The establishment of special economic zones is another way in which the government is making it easier for both domestic and foreign investors to deploy their capital in the country. Thusly, the MoCI established the Economic Zones Company (Manateq) in 2011 to oversee the development of a number of such zones across the country. The first two were launched in 2015 in Ras Bufontas and Um Alhoul, with an area of 4 sq km and 30.3 sq km, respectively.

Ras Bufontas is being developed as an advanced technology and logistics hub, leveraging its proximity to Doha’s new Hamad International Airport, while Um Alhoul, adjacent to Hamad Port, is being marketed to companies seeking access to international markets via the sea. A third Manateq zone was originally scheduled to open in Al Karaana in 2018, but is still under development.

Outlook

Trading and investment activity is likely to benefit from Qatar’s continued economic expansion over the medium and long term. The IMF forecasts real GDP growth of 2.9% in 2019, underpinned by increased oil prices and prudent macroeconomic policies. Between 2020 and 2023, real annual GDP growth of 2.7% is anticipated, driven by government spending on infrastructure development, rising LNG production and the 2022 FIFA World Cup.

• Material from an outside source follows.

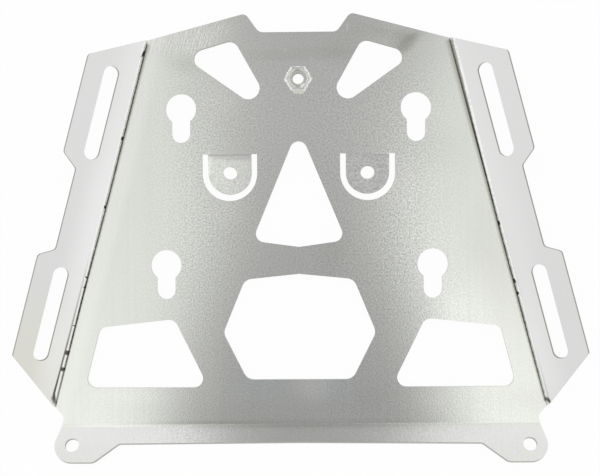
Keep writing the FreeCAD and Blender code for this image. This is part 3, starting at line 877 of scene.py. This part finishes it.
@dataclass
class PressNut:
    """The M8 press nut: a hexagonal shank on a round shoulder, threaded right through."""
    across_flats: float = 14.36
    corner_flat: float = 0.15
    minor_radius: float = 3.45
    thread_pitch: float = 1.25
    thread_depth: float = 0.62
    groove_level: float = 1.5
    groove_slope: float = 3.2
    thread_fade: float = 0.5
    countersink_radius: float = 5.1
    countersink_depth: float = 0.6
    sink_edge: Pair = (0.12, 0.06)
    shank_edge: Pair = (0.25, 0.12)
    exit_chamfer: float = 2.0
    shank_length: float = 3.0
    shoulder_radius: float = 9.0
    height: float = 6.5
    chamfer: float = 0.35
    columns: int = 192
    rows_per_turn: int = 14
    finish: BrightSteel = BrightSteel()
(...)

However, the real test for the authorities over the coming period will be the extent to which they are able to implement the necessary legislative and regulatory reforms to fully harness the power of private investment in wider economic development. A successful expansion of public-private partnership (PPP) activity, would not only ease the burden of the public purse in project development, but also link domestic developers with international expertise – an important outcome in terms of the country’s long-term development. Accordingly, the government is currently finalising a draft PPP Law. The legislation aims to establish a clear legal basis for PPPs, as well as a governance and approval framework.